Наша социология устроена так, что когда задаются безличные вопросы, на них получают безличные ответы.
Кроме того, формулировка вопроса — это один из двух важнейших элементов подготовки к референдуму. Если кому-то в избирательной комиссии или Конституционном суде вопрос покажется не соответствующим законодательству, процедура подготовки в любой момент просто ликвидируется. Мы формулировали два вопроса. И формулировка, которую выработали СПС и мы, соответствует законодательству и Конституции. Сейчас самую большую поддержку получает вопрос, поддерживаете ли вы переход к добровольной контрактной военной службе. И каким образом обывательский ответ о том, что все должны пройти военную службу, соотносится с этим вопросом? Никак не соотносится.
За последние три года все граждане, достигшие призывного возраста, города Москвы и Московской области прошли через нашу консультацию по призыву.

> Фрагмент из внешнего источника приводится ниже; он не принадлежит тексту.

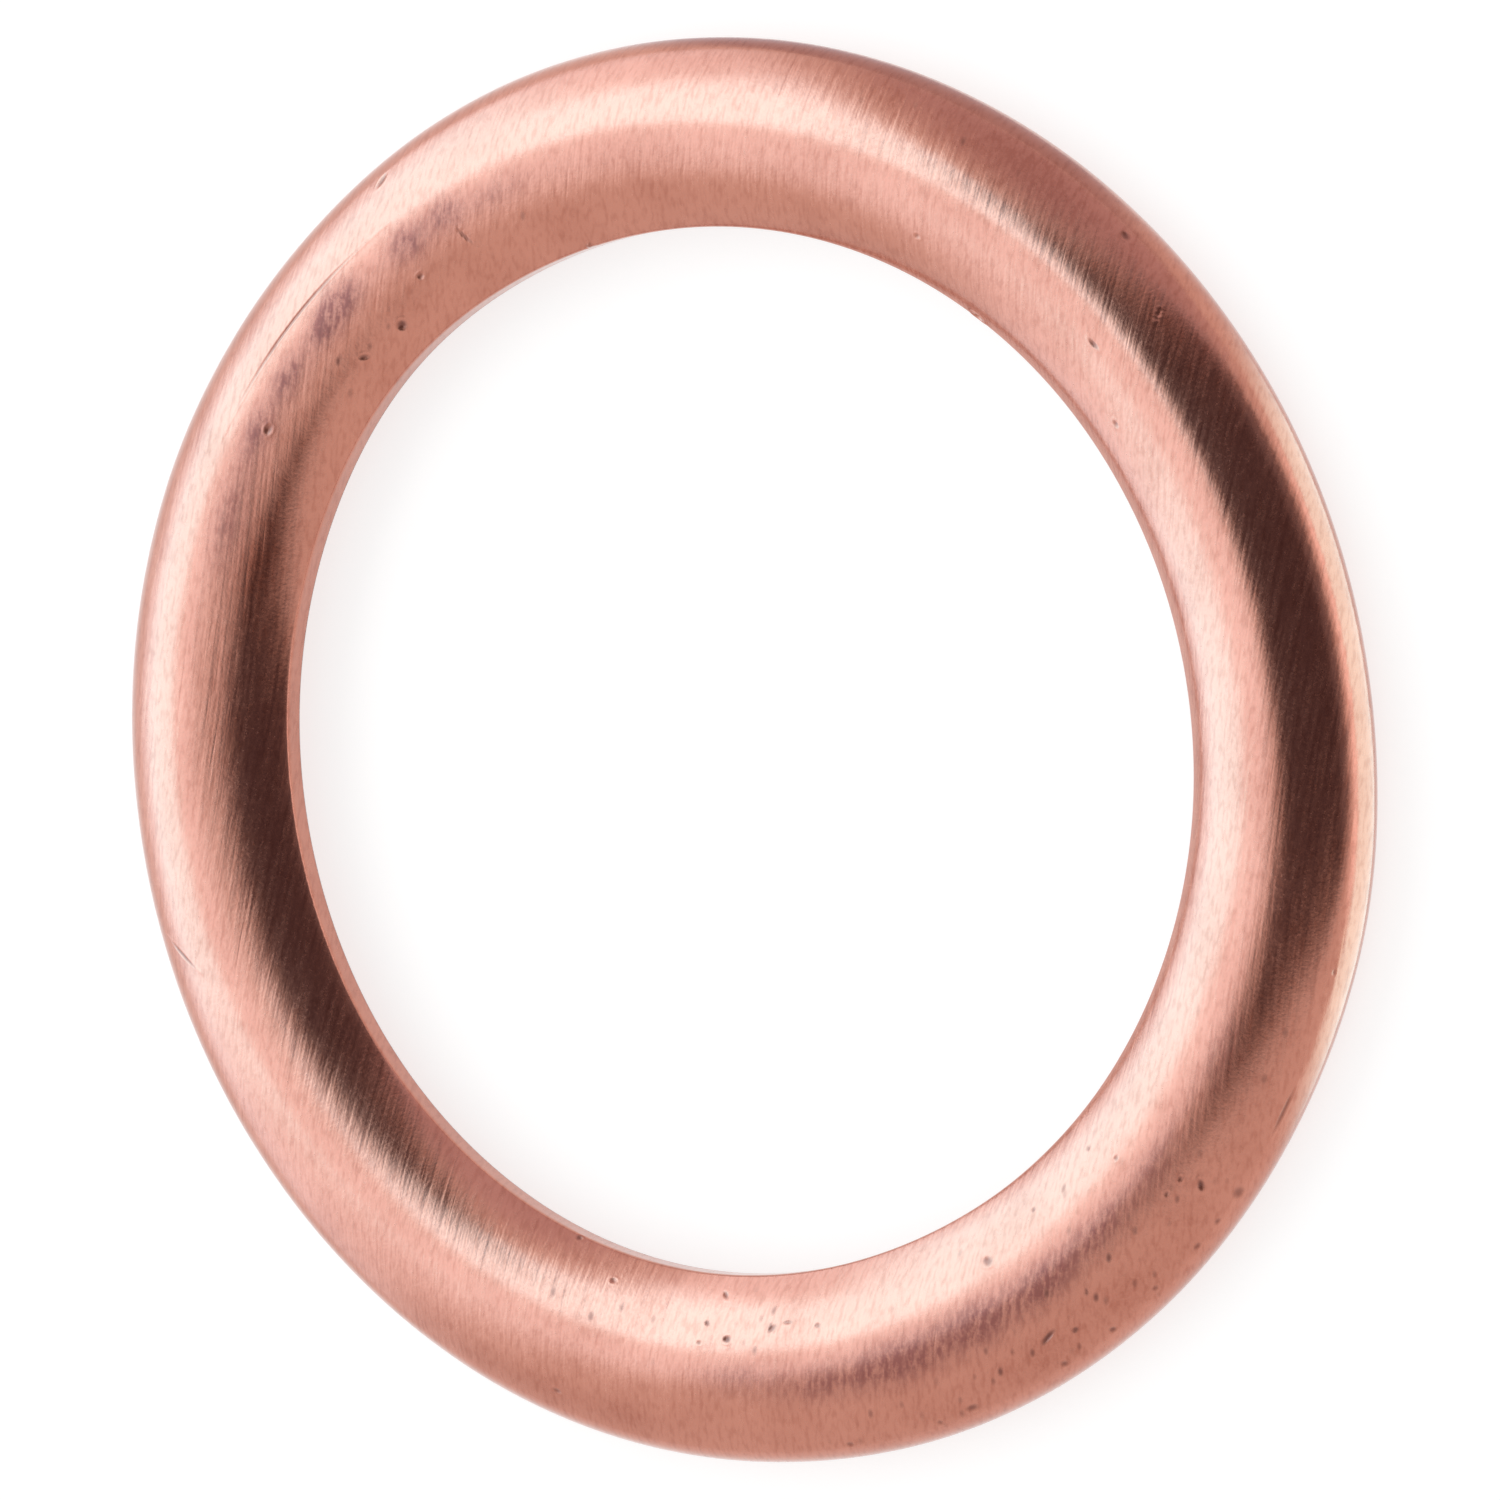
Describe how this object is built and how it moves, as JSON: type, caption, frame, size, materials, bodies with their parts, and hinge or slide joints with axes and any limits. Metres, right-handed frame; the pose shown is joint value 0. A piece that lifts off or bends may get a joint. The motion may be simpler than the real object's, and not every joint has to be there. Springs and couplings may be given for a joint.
{
  "type": "oil drain plug gasket",
  "caption": "Round hollow crush gasket folded from copper sheet, with a domed sealing face, a plain bore and a flat folded back.",
  "frame": {"origin": "centre of the bore, on the plane of the flat folded back that the ring rests on", "axes": "+Z along the bore axis, from the flat back towards the domed sealing face"},
  "size_m": [0.022, 0.022, 0.0015],
  "materials": {
    "copper_sheet": "tumbled soft copper sheet with rolling streaks"
  },
  "bodies": {
    "root": {"gasket_ring": "copper_sheet"}
  },
  "joints": []
}
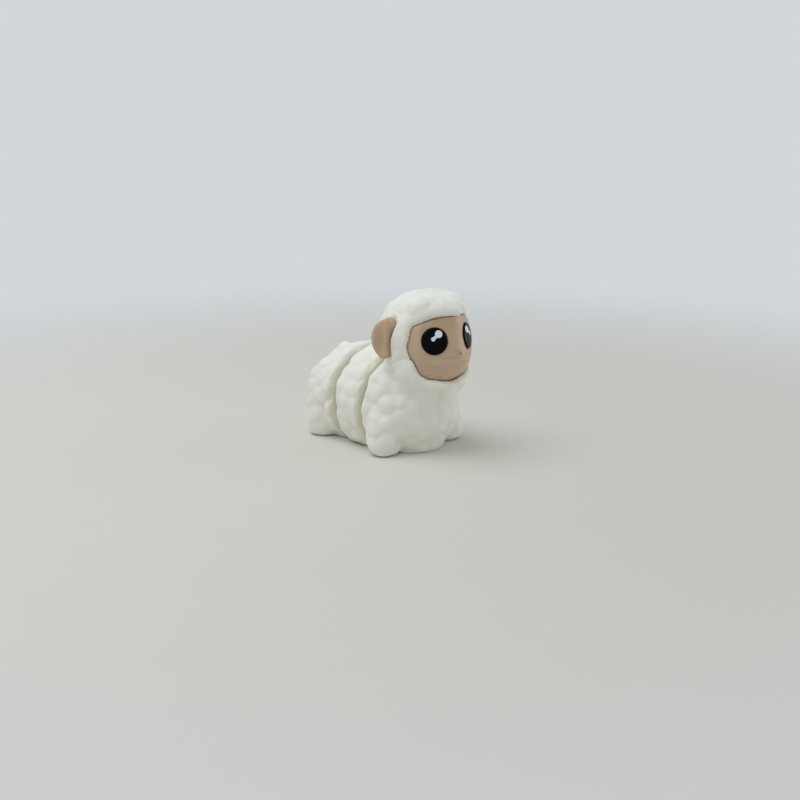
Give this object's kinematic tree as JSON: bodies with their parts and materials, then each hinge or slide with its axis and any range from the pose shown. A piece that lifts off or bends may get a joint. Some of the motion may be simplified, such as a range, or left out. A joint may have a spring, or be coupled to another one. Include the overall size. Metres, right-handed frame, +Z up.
{
  "type": "sheep figurine",
  "caption": "Small standing sheep ornament printed in woolly segments that flex on captive hinges, with a tan face, drooping ears and glossy dark eyes.",
  "frame": {"origin": "under the middle of the figurine's overall length and width, on the plane that the soles stand on", "axes": "+X towards the nose, +Y towards the sheep's left, +Z up"},
  "size_m": [0.0525, 0.0326, 0.0465],
  "materials": {
    "wool_white": "matte white printed plastic with fine layer lines",
    "face_tan": "matte tan printed plastic with fine layer lines",
    "eye_black": "glossy black",
    "glint_white": "smooth white"
  },
  "bodies": {
    "front": {"front_segment": "wool_white", "face_insert": "face_tan", "right_ear": "face_tan", "left_ear": "face_tan", "right_eye": "eye_black", "left_eye": "eye_black", "right_eye_glint": "glint_white", "left_eye_glint": "glint_white"},
    "middle": {"middle_segment": "wool_white"},
    "rear": {"rear_segment": "wool_white"}
  },
  "joints": [
    {"name": "front_hinge", "type": "hinge", "parent": "front", "child": "middle", "pos_m": [0.0071, 0, 0], "axis": [0, 0, 1], "range_deg": [-6, 6]},
    {"name": "rear_hinge", "type": "hinge", "parent": "middle", "child": "rear", "pos_m": [-0.005, 0, 0], "axis": [0, 0, 1], "range_deg": [-6, 6]}
  ]
}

У кого родители совсем придурки, те и идут на военную службу. У кого родители — нормальные люди, они все делают честно, по закону, и дети остаются дома.
Я не могу сказать, что молодежь сейчас очень сильно рвется на военную службу. Хотя когда к нам приходят побитые мальчишки, солдаты, очень многие говорят: я хотел служить. Они составляют процентов 30%. И, как правило, тех, кто хотел служить, их больше всего и долбят. Возможно, результаты опросов что-то такое отражают, но поскольку в течение многих лет мы наблюдаем за этим, то мы заметили, что часто вопрос так сформулирован, что не дает пространства для ответа.